As Kuntz explained, Marcfirst identified a need for greater community awareness and partnered with Charlton’s class to search for possible solutions. Participating Illinois State students are analyzing a number of different approaches to this marketing problem. Some groups are looking at search engine optimization, while others are considering events or partnerships within the community and on-campus that could benefit Marcfirst. The organization is also looking for ways to make its website more user friendly and hopes to create videos and other content highlighting the meaningful work at the nonprofit, which can be used as recruiting tools.

“We are very excited and just so so grateful that Dr. Charlton was open to taking us on as a client for the semester and working with us. The students have been so wonderful and they’ve asked so many great questions. They’ve really taken initiative, and they’re not afraid to share their ideas … They are seeing things from such a different perspective,” said Kuntz.

Senior Integrated Marketing Communications major Kristyn Bonk described working with Marcfirst as a “win-win for both sides.” Not only is the nonprofit gaining marketing insights and suggestions, but the students consulting on the project are receiving valuable work experience.

“This gives us students the opportunity to put our skills to the test and apply them to the best of our knowledge,” she explained. “Getting to work with a real-life client shows us a glimpse into our futures as marketers, and it also gives us more to talk about with future employers during the interview process. Don’t get me wrong, learning and interpreting vocab to later be tested on it is important, but in my opinion hands-on, real-world experience gives us the best opportunity to prepare us for entering the workforce.”

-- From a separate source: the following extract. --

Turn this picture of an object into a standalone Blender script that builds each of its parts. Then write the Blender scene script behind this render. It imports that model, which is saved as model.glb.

Bonk also noted that working with Marcfirst has been a meaningful reminder of “how important it is to stay actively involved throughout your community and how a nonprofit manages to stay on top of recent marketing trends.”

“I can’t say, ‘Thank you,’ enough,” Kuntz responded as she expressed her gratitude for the students’ efforts to “take a deeper dive into our world.” She also applauded their efforts to go the extra mile by coming to tour the Marcfirst location at 1606 Hunt Drive in Normal.

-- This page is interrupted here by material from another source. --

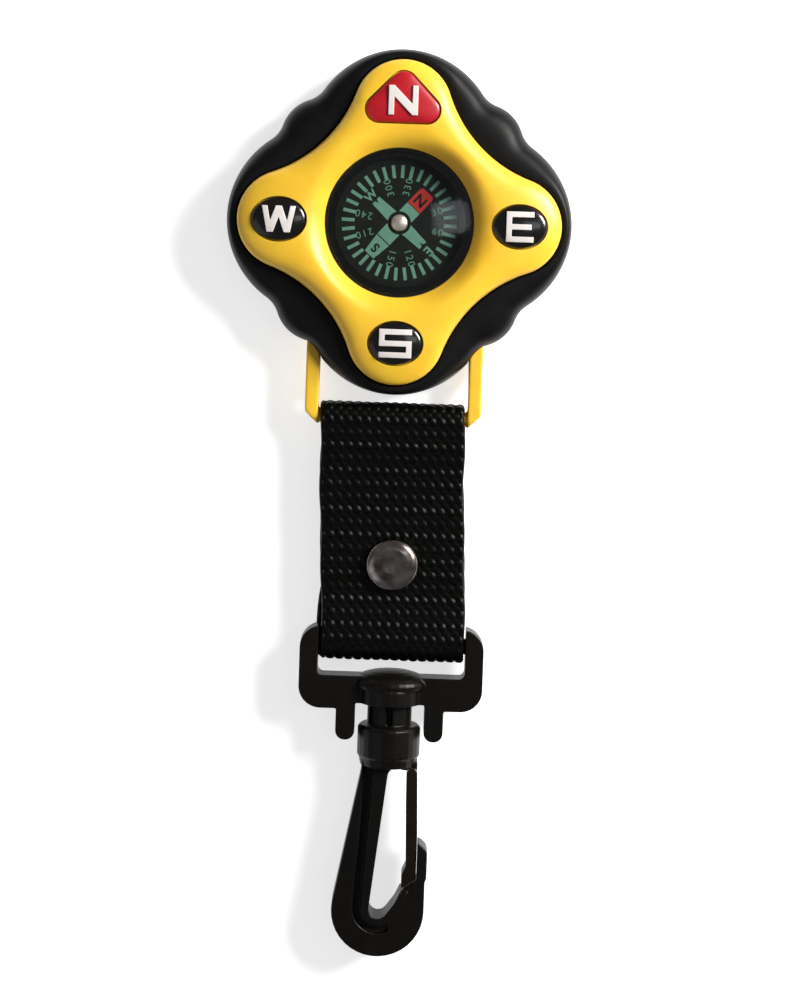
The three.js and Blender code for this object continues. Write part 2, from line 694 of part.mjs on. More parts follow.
function rivetPost() {
  const top = HARDWARE_Z - STACK - SEAT;
  const bottom = top - RIVET.flangeThick;
  const tip = HARDWARE_Z + STACK + SEAT + RIVET.capHeight - 0.9 - SEAT;
  const post = turnedZ(
    [[0, bottom], [RIVET.flange - 0.3, bottom], [RIVET.flange, bottom + 0.3], [RIVET.flange - 0.2, top],
      [RIVET.post, top], [RIVET.post, tip], [0, tip]],
    SIDES.medium,
  );
  return post.translate(strapShift(RIVET.y), RIVET.y, 0);
}

// ---------------------------------------------------------------- swivel frame

function roundedRect(left, bottom, right, top, radius) {
  const shape = new THREE.Shape();
  shape.moveTo(left + radius, bottom);
  shape.lineTo(right - radius, bottom);
  shape.absarc(right - radius, bottom + radius, radius, -Math.PI / 2, 0, false);
  shape.lineTo(right, top - radius);
  shape.absarc(right - radius, top - radius, radius, 0, Math.PI / 2, false);
  shape.lineTo(left + radius, top);
  shape.absarc(left + radius, top - radius, radius, Math.PI / 2, Math.PI, false);
  shape.lineTo(left, bottom + radius);
  shape.absarc(left + radius, bottom + radius, radius, Math.PI, 1.5 * Math.PI, false);
  return shape;
}

function swivelFrame() {
  const low = HARDWARE_Z - FRAME.thick / 2;
  const high = HARDWARE_Z + FRAME.thick / 2;
  const slotHalf = FRAME.half - FRAME.rail;
  const outline = roundedRect(-FRAME.half, FRAME.bottom, FRAME.half, FRAME.top, FRAME.corner);
  const plate = prism(outline, low, high, 5);
  const eyeShape = roundedRect(-slotHalf, FRAME_SLOT_BOTTOM, slotHalf, FRAME.top + 3, 1);
  const eyeHole = prism(eyeShape, low - 1, high + 1, 3);
  const bar = rodX(EYE.barRadius, 2 * slotHalf + 1, EYE.barY, HARDWARE_Z);
  const ears = [-1, 1].map((side) => {
    const [inner, outer] = [EAR.inner, EAR.outer].map((x) => side * x);
    const [left, right] = [Math.min(inner, outer), Math.max(inner, outer)];
    const ear = roundedRect(left, EAR.bottom, right, FRAME.bottom + 3, EAR.corner);
    return prism(ear, low, high, 4);
  });
  const barrel = turnedY(
    [[0, BOSS.bottom], [BOSS.radius, BOSS.bottom], [BOSS.radius, BOSS.seam], [0, BOSS.seam]],
    SIDES.medium,
  );
  const rise = arcPoints(0, 0, 1, 0, Math.PI / 2, 6).slice(0, -1);
  const dome = rise.map(([out, up]) => [BOSS.radius * out, BOSS.widest + (BOSS.apex - BOSS.widest) * up]);
  const foot = [[0, BOSS.seam], [BOSS.radius - CLEAR, BOSS.seam]];
  const cap = turnedY([...foot, ...dome, [0, BOSS.apex]], SIDES.medium);
  const boss = join(barrel, cap.scale([BOSS.shoulder / BOSS.radius, 1, 1]));
  const belowBoss = block(2 * EAR.inner, BOSS.bottom - FRAME.bottom + 1, 2 * BOSS.radius, 0,
    (BOSS.bottom + FRAME.bottom - 1) / 2, HARDWARE_Z);
  const neck = STEM.radius + CLEAR;
  const room = STEM.head + CLEAR;
  const roomFoot = BOSS.seam - CLEAR;
  const roomTop = BOSS.seam + STEM.headLength + CLEAR;
  const chamber = turnedY(
    [[0, BOSS.bottom - 1], [neck, BOSS.bottom - 1], [neck, roomFoot], [room, roomFoot],
      [room, roomTop - 1], [neck, roomTop], [0, roomTop]],
    SIDES.medium,
  );
  const body = join(cut(join(plate, ...ears), eyeHole, belowBoss), bar, boss);
  return cut(body, chamber);
}

// ---------------------------------------------------------------- hook and gate

// Edge of the hook's opening from its top, down the shank, round the throat and up to the gate's toe,
// moved into the plastic by `top` at the shank's top and by `foot` from the throat on.
function openingEdge(top, foot) {
  const throatEnd = Math.PI * 1.82;
  const toe = GATE.inner - 0.2;
  return [
    ...arcPoints(OPENING_TOP.x, OPENING_TOP.y, OPENING_TOP.radius + top, Math.PI / 2, Math.PI * 0.98, 5),
    ...arcPoints(THROAT.x, THROAT.y, THROAT.radius + foot, Math.PI, throatEnd, 7),
    [toe - 0.9 + foot, GATE_TIP.low - 2.5 - foot / 2],
    [toe + foot, GATE_TIP.low - 0.5],
  ];
}

// Line of the groove that runs down the shank and under the throat.
function grooveLine() {
  return [
    [-3.42, COLLAR.bottom + 1],
    [-3.46, -102],
    [-3.76, -108.8],
    [-4.3, -115],
    ...arcPoints(THROAT.x, THROAT.y, THROAT.radius + 2, Math.PI, Math.PI * 1.6, 8),
  ];
}

function hookShape() {
  const left = -4.6; // outer side of the shank where it leaves the collar
  const right = BOWL.x + BOWL.radius;
  const bowlStart = Math.PI * 0.941; // bearing at which the shank runs into the bowl
  const gateSeat = GATE.outer + SEAT;
  const lug = 5.2; // right side of the seat that holds the gate's root
  const shape = new THREE.Shape();
  shape.moveTo(left, COLLAR.bottom + 1);
  shape.lineTo(left, COLLAR.bottom - 0.7);
  shape.absarc(BOWL.x, BOWL.y, BOWL.radius, bowlStart, 2 * Math.PI, false);
  shape.lineTo(right, NOSE.foot);
  shape.lineTo(NOSE.outer, NOSE.foot + 0.7);
  shape.lineTo(NOSE.outer, NOSE.top - 2);
  shape.quadraticCurveTo(NOSE.outer, NOSE.top - 0.9, gateSeat, NOSE.top);
  shape.lineTo(gateSeat, GATE_TIP.high - CLEAR);
  openingEdge(0, 0).toReversed().forEach(([x, y]) => shape.lineTo(x, y));
  shape.absarc(OPENING_TOP.x, OPENING_TOP.y, OPENING_TOP.radius, Math.PI / 2, Math.PI / 4, true);
  shape.lineTo(lug, GATE.rootY + GATE.knuckle / 2);
  shape.lineTo(lug, COLLAR.bottom + 1);
  return shape;
}

// The raised rim round the opening, from the shank to the gate's toe.
function hookBead() {
  return shapeFrom([...openingEdge(0, 0), ...openingEdge(BEAD.top, BEAD.foot).toReversed()]);
}

function hookBody() {
  const [low, high] = [HARDWARE_Z - HOOK_THICK / 2, HARDWARE_Z + HOOK_THICK / 2];
  const plate = prism(hookShape(), low, high, 10);
  const line = grooveLine();
  const [endX, endY] = line[line.length - 1];
  const grooves = [[low - 1, low + GROOVE.depth], [high - GROOVE.depth, high + 1]].map(([bottom, top]) => {
    const run = prism(shapeFrom(ribbon(line, GROOVE.width)), bottom, top);
    return join(run, rodZ(GROOVE.width / 2, bottom, top, endX, endY, SIDES.small));
  });
  const bead = prism(hookBead(), HARDWARE_Z - BEAD.thick / 2, HARDWARE_Z + BEAD.thick / 2);
  const snapTop = BOSS.seam + STEM.headLength;
  const stem = turnedY(
    [[0, COLLAR.bottom], [COLLAR.radius - 0.6, COLLAR.bottom], [COLLAR.radius - 0.3, COLLAR.ledge - 0.3],
      [COLLAR.radius, COLLAR.ledge], [COLLAR.radius, COLLAR.top - 0.5], [COLLAR.radius - 0.5, COLLAR.top],
      [STEM.radius, COLLAR.top], [STEM.radius, BOSS.seam], [STEM.head, BOSS.seam],
      [STEM.head, BOSS.seam + 0.5], [STEM.radius - 0.2, snapTop], [0, snapTop]],
    SIDES.medium,
  );
  const slotFoot = COLLAR.top + CLEAR;
  const slotLength = snapTop + 1 - slotFoot;
  const slots = [-1, 1].map((side) => {
    const z = HARDWARE_Z + side * (STEM.head + 1 - STEM.slotDepth / 2);
    return block(STEM.slot, slotLength, STEM.slotDepth + 2, 0, slotFoot + slotLength / 2, z);
  });
  const socket = rodZ(GATE.knuckle + CLEAR, 0, 2 * HARDWARE_Z, GATE.rootX, GATE.rootY, SIDES.small);
  return cut(join(cut(stem, ...slots), cut(plate, ...grooves), bead), socket);
}

function gateTongue() {
  const left = GATE.rootX - GATE.knuckle;
  const shape = new THREE.Shape();
  shape.moveTo(left, GATE.rootY);
  shape.quadraticCurveTo(left, GATE.rootY - 5, GATE.inner + 0.7, GATE_TIP.heel);
  shape.lineTo(GATE.inner, GATE_TIP.toe);
  shape.lineTo(GATE.inner, GATE_TIP.low);
  shape.lineTo(GATE.outer, GATE_TIP.high);
  shape.lineTo(GATE.outer, NOSE.top + 1);
  shape.lineTo(GATE.rootX + GATE.knuckle, GATE.rootY);
  shape.absarc(GATE.rootX, GATE.rootY, GATE.knuckle, 0, Math.PI, false);
  return prism(shape, HARDWARE_Z - GATE.thick / 2, HARDWARE_Z + GATE.thick / 2, 6);
}

// ---------------------------------------------------------------- assembly

const assembly = new THREE.Group();

function place(parent, name, solid, finish) {
  const mesh = new THREE.Mesh(toGeometry(solid), finish);
  mesh.name = name;
  parent.add(mesh);
}

place(assembly, "back_cover", backCover(), yellowPlastic());
place(assembly, "bumper_grip", bumperGrip(), blackRubber());
place(assembly, "front_bezel", frontBezel(), yellowPlastic());
for (const { name, bearing } of CARDINALS) {
  place(assembly, `body_screw_${name}`, bodyScrew(bearing), steel());
  place(assembly, `badge_${name}`, badge(name, bearing), name === "north" ? redPlastic() : glossBlack());
  place(assembly, `letter_${name[0]}`, letter(name, bearing), whiteInk());
}
place(assembly, "capsule_base", capsuleBase(), glossBlack());
place(assembly, "capsule_dome", capsuleDome(), clearPlastic());
place(assembly, "pivot_needle", pivotNeedle(), steel());

const dial = new THREE.Group();
dial.rotation.z = DIAL_HEADING;
assembly.add(dial);
place(dial, "dial_card", dialCard(), glossBlack());
place(dial, "card_magnet", cardMagnet(), dullSteel());
place(dial, "jewel_cup", jewelCup(), steel());

place(assembly, "webbing_strap", webbingStrap(), blackWeb());
place(assembly, "rivet_cap", rivetCap(), steel());
place(assembly, "rivet_post", rivetPost(), steel());

const hardware = new THREE.Group();
hardware.position.x = strapShift(EYE.barY);
assembly.add(hardware);
place(hardware, "swivel_frame", swivelFrame(), blackPlastic());
place(hardware, "hook_body", hookBody(), blackPlastic());
place(hardware, "gate_tongue", gateTongue(), blackPlastic());

export default assembly;
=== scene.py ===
"""Looks of the clip-on fob compass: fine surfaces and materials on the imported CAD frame."""
import json
import math

import bmesh
import bpy
from mathutils import Matrix, Vector


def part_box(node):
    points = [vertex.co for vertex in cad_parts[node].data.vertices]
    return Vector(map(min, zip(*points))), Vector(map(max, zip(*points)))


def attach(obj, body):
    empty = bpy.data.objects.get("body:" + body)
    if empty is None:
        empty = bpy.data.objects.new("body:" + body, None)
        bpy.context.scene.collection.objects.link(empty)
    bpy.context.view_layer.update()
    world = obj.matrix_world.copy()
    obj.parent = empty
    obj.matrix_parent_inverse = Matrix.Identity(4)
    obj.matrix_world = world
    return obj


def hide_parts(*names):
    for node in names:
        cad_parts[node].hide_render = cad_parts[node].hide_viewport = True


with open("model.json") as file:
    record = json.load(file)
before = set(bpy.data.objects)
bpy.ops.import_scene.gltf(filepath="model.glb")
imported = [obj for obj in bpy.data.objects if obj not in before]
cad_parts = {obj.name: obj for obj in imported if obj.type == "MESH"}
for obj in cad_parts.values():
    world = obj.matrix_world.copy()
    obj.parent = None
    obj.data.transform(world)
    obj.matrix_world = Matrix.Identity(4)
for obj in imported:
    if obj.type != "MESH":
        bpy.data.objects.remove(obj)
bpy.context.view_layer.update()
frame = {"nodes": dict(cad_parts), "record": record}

# ---------------------------------------------------------------- places and sizes, in millimetres

MM = 0.001


def box_mm(node):
    low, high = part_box(node)
    return low / MM, high / MM


def joint_point(name):
    joint = next(j for j in frame["record"]["behaviour"]["joints"] if j["name"] == name)
    return Vector(joint["pos_m"]) / MM


BEZEL_HIGH = box_mm("front_bezel")[1]
GRIP_LOW, GRIP_HIGH = box_mm("bumper_grip")
CARD_LOW, CARD_HIGH = box_mm("dial_card")
LENS_LOW, LENS_HIGH = box_mm("capsule_dome")
CUP_LOW, CUP_HIGH = box_mm("jewel_cup")
CAP_LOW, CAP_HIGH = box_mm("rivet_cap")
CASE_BAR = joint_point("strap_swing")
EYE_BAR = joint_point("frame_swing")
HOOK_Z = CASE_BAR.z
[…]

“We are so appreciative,” she continued. “We’re a nonprofit so we don’t have a lot of resources. My team works very hard and they are great, but there are only so many hours in the day and there are so many things we need to do. They are saving us so much time, and we can’t afford to hire a marketing firm to do all of these things for us.”

Senior IMC major Hayat El Rafie is in another section of Charlton’s capstone class and her group’s client is the Twin Cities Ballet. She and her peers are developing strategies for helping to increase attendance at the organization’s annual production of The Nutcracker.

“Especially as a senior, it’s very interesting to work with a real-world client because that’s what I’ll be doing in three months,” said El Rafie.

She also described how these projects challenge herself and her peers to “generate new and innovative ideas” and to consider questions about company brands and how to best convey their purpose to the public. They have also helped her to shift her mindset away from the theoretical to the real world.

“It’s impacting real people. This is not hypothetical anymore,” El Rafie said.

In addition to the ballet company, she is doing a project for Kibler-Brady-Ruestman Memorial Home. The senior observed the diverse clients fall at “the two ends of the spectrum” and have given her a taste of the reality of real-world marketers who work with multiple types of clients at the same time.

Charlton described ISU’s focus on connecting marketing students with real-world clients as “unlike anything” he has seen either during his own schooling or at other institutions where he has worked.

“It’s so much of who we are (at ISU),” the assistant professor said, “and I think it’s great for the students to have the real-world experience and real stories they can tell in a job interview. It just makes it so that when they get a real job they can just hit the ground running … One of the main things we do is really train them and push them on testing assumptions and questioning defaults. It’s a skill that students tend to not acquire until after they go into the workforce, so we try to push them on that in this class. Basically, it means improving their argument, improving their logic, making a better case to the client of why their idea would work.”

He also hopes to instill his students with the “ability to reason logically, be creative and make a sound argument.”

“They’re soft skills, but that’s what they really need in the industry,” he continued. “They can teach you content in the industry. They can show you how software works, but if you can’t problem-solve and if you can’t make a case for why your solution works, then you’re very entry-level until you get to that point. For some people it takes years, so I’m trying to speed them along that path.”